*What is asked*:
Each record below is to be reproduced without any change.

*Entries with model source code*:
# # #

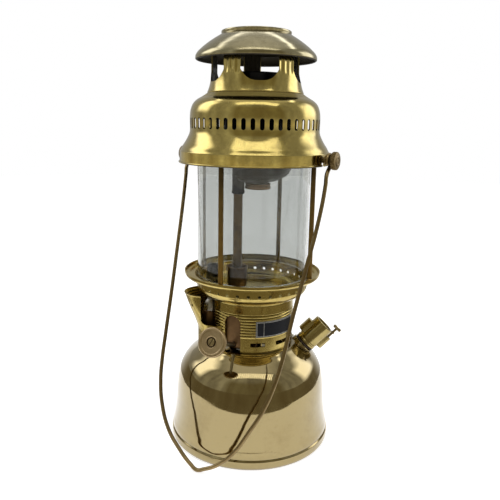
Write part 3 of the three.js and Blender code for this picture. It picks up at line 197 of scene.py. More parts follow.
def brass(name, look):
    # polishing lines run round the axis, tarnish lies in clouds, corners are darkened with painted shade and
    # some dirt, edges shine
    material, finish = newFinish(name)
    clean, aged, dirtAndShade = look["tones"]
    tarnish, gloss, dull, polish, specks = look["wear"]
    spot = finish.spot()
    up = finish.along(spot, 2)
    radius = finish.reach(spot)
    turn = finish.node("CombineXYZ", X=(up + radius) * 1400, Y=finish.along(spot, 0) * 12,
                       Z=finish.along(spot, 1) * 12)
    lines = finish.cloud(turn, 1.0, 4.0, 0.6)
    clouds = finish.cloud(spot, 26.0, 7.0, 0.62)
    fine = finish.cloud(spot, 190.0, 5.0, 0.6)
    scratches = finish.cloud(spot, 1.0, 3.0, 0.5, (700, 90, 260))
    flecks = finish.ramp(finish.cloud(spot, 420.0, 2.0), (0.66, 0.0), (0.74, 1.0))
    age = finish.ramp(clouds * 0.7 + fine * 0.3, (0.6 - tarnish * 0.5, 0.0), (0.78 - tarnish * 0.3, 1.0))
    # ambient occlusion darkens the colour in corners and between parts: painted shade, with some dirt
    corner = finish.node("AmbientOcclusion", {"samples": 4}, 1, Distance=0.006)
    grimeAndShade = finish.ramp(corner + fine * 0.25, (0.42, 1.0), (0.86, 0.0))
    worn = finish.ramp(finish.node("NewGeometry", output=7), (0.5, 0.0), (0.56, 1.0))
    tone = finish.mixed(age * 0.85, clean, aged)
    tone = finish.mixed((flecks * specks * 0.5).most(grimeAndShade * 0.6), tone, dirtAndShade)
    tone = finish.mixed(worn * 0.4, tone, tuple(min(1.0, part * 1.25) for part in clean))
    dullness = gloss + age * (dull - gloss) + grimeAndShade * 0.3 + flecks * 0.12 + lines * 0.04
    if "burnt" in look:
        low, high = look["burnt"]
        heat = ((up + clouds * 0.03 - low) / (high - low)).share()
        tone = finish.mixed(heat * 0.85, tone, (0.022, 0.019, 0.018))
        dullness = dullness + heat * 0.12
    metal = 1.0
    # faces turned to the axis or down are darkened: soot, and painted shade inside the hood and under the
    # cowl
    if "sootAndShade" in look:
        sootAndShade = finish.inward(spot) * look["sootAndShade"]
        tone = finish.mixed(sootAndShade, tone, (0.02, 0.016, 0.013))
        dullness = dullness + sootAndShade * 0.5
        metal = 1 - sootAndShade * 0.8
    if "stepShade" in look:
        # the step at the foot of the neck gets a band of painted shade in the aged tone, dull and less
        # metallic
        stepShade = up.within(*look["stepShade"], 0.0015)
        tone = finish.mixed(stepShade * 0.7, tone, aged)
        dullness = dullness + stepShade * 0.25
        metal = metal - stepShade * 0.5
    height = lines * polish + scratches * 0.25 - flecks * 0.3 + clouds * 0.1
    finish.surface(height, 0.1, 0.00025, Base_Color=tone, Roughness=dullness, Metallic=metal,
                   Coat_Weight=look.get("coat", 0.0), Coat_Roughness=0.06)
    return material


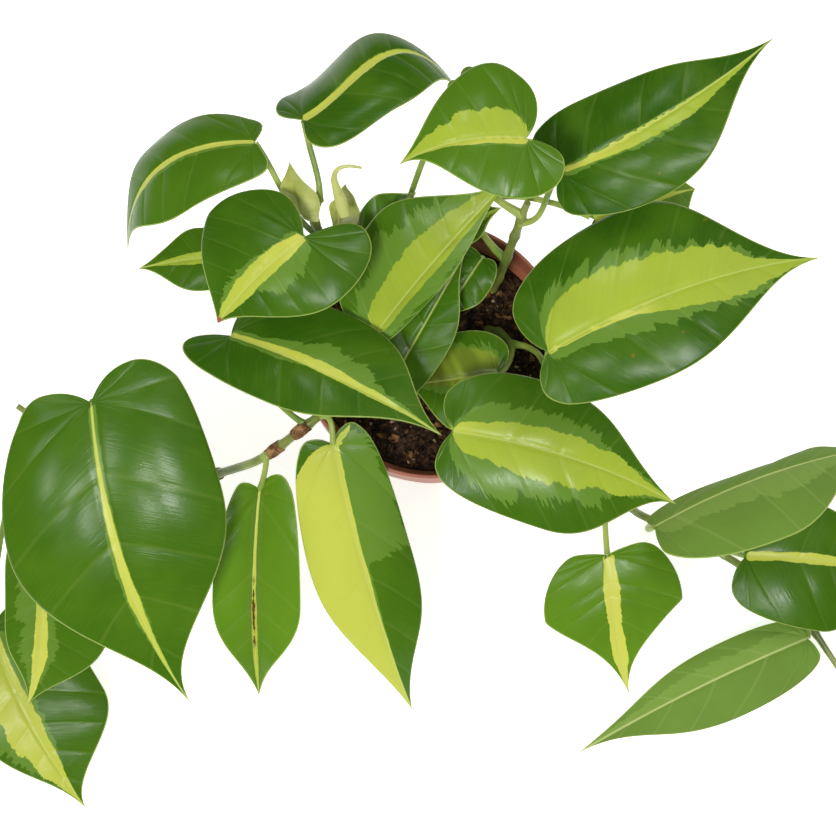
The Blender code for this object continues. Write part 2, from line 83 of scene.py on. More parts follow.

# # #

*Complete answer*:
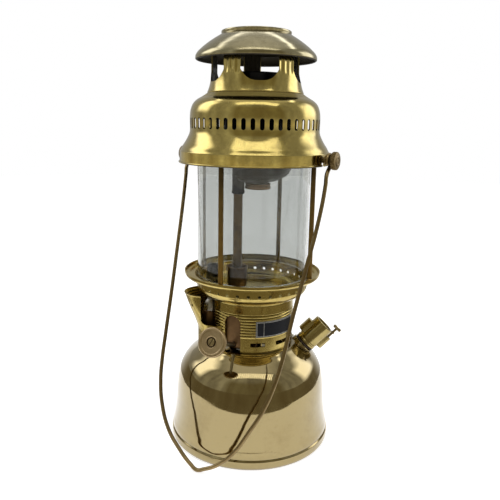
Write part 3 of the three.js and Blender code for this picture. It picks up at line 197 of scene.py. More parts follow.
def brass(name, look):
    # polishing lines run round the axis, tarnish lies in clouds, corners are darkened with painted shade and
    # some dirt, edges shine
    material, finish = newFinish(name)
    clean, aged, dirtAndShade = look["tones"]
    tarnish, gloss, dull, polish, specks = look["wear"]
    spot = finish.spot()
    up = finish.along(spot, 2)
    radius = finish.reach(spot)
    turn = finish.node("CombineXYZ", X=(up + radius) * 1400, Y=finish.along(spot, 0) * 12,
                       Z=finish.along(spot, 1) * 12)
    lines = finish.cloud(turn, 1.0, 4.0, 0.6)
    clouds = finish.cloud(spot, 26.0, 7.0, 0.62)
    fine = finish.cloud(spot, 190.0, 5.0, 0.6)
    scratches = finish.cloud(spot, 1.0, 3.0, 0.5, (700, 90, 260))
    flecks = finish.ramp(finish.cloud(spot, 420.0, 2.0), (0.66, 0.0), (0.74, 1.0))
    age = finish.ramp(clouds * 0.7 + fine * 0.3, (0.6 - tarnish * 0.5, 0.0), (0.78 - tarnish * 0.3, 1.0))
    # ambient occlusion darkens the colour in corners and between parts: painted shade, with some dirt
    corner = finish.node("AmbientOcclusion", {"samples": 4}, 1, Distance=0.006)
    grimeAndShade = finish.ramp(corner + fine * 0.25, (0.42, 1.0), (0.86, 0.0))
    worn = finish.ramp(finish.node("NewGeometry", output=7), (0.5, 0.0), (0.56, 1.0))
    tone = finish.mixed(age * 0.85, clean, aged)
    tone = finish.mixed((flecks * specks * 0.5).most(grimeAndShade * 0.6), tone, dirtAndShade)
    tone = finish.mixed(worn * 0.4, tone, tuple(min(1.0, part * 1.25) for part in clean))
    dullness = gloss + age * (dull - gloss) + grimeAndShade * 0.3 + flecks * 0.12 + lines * 0.04
    if "burnt" in look:
        low, high = look["burnt"]
        heat = ((up + clouds * 0.03 - low) / (high - low)).share()
        tone = finish.mixed(heat * 0.85, tone, (0.022, 0.019, 0.018))
        dullness = dullness + heat * 0.12
    metal = 1.0
    # faces turned to the axis or down are darkened: soot, and painted shade inside the hood and under the
    # cowl
    if "sootAndShade" in look:
        sootAndShade = finish.inward(spot) * look["sootAndShade"]
        tone = finish.mixed(sootAndShade, tone, (0.02, 0.016, 0.013))
        dullness = dullness + sootAndShade * 0.5
        metal = 1 - sootAndShade * 0.8
    if "stepShade" in look:
        # the step at the foot of the neck gets a band of painted shade in the aged tone, dull and less
        # metallic
        stepShade = up.within(*look["stepShade"], 0.0015)
        tone = finish.mixed(stepShade * 0.7, tone, aged)
        dullness = dullness + stepShade * 0.25
        metal = metal - stepShade * 0.5
    height = lines * polish + scratches * 0.25 - flecks * 0.3 + clouds * 0.1
    finish.surface(height, 0.1, 0.00025, Base_Color=tone, Roughness=dullness, Metallic=metal,
                   Coat_Weight=look.get("coat", 0.0), Coat_Roughness=0.06)
    return material


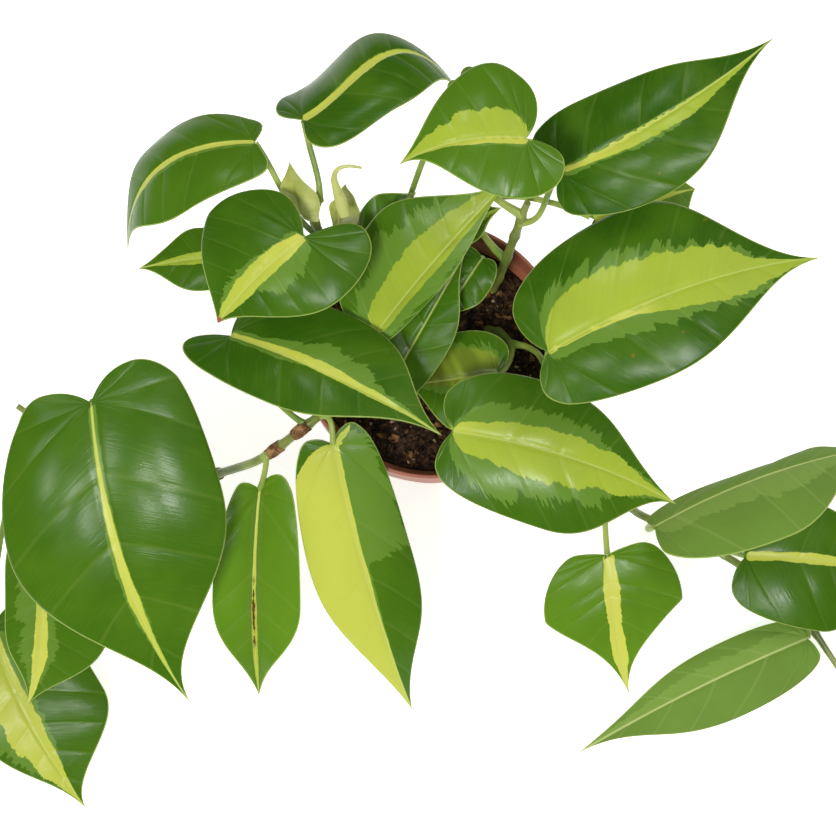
The Blender code for this object continues. Write part 2, from line 83 of scene.py on. More parts follow.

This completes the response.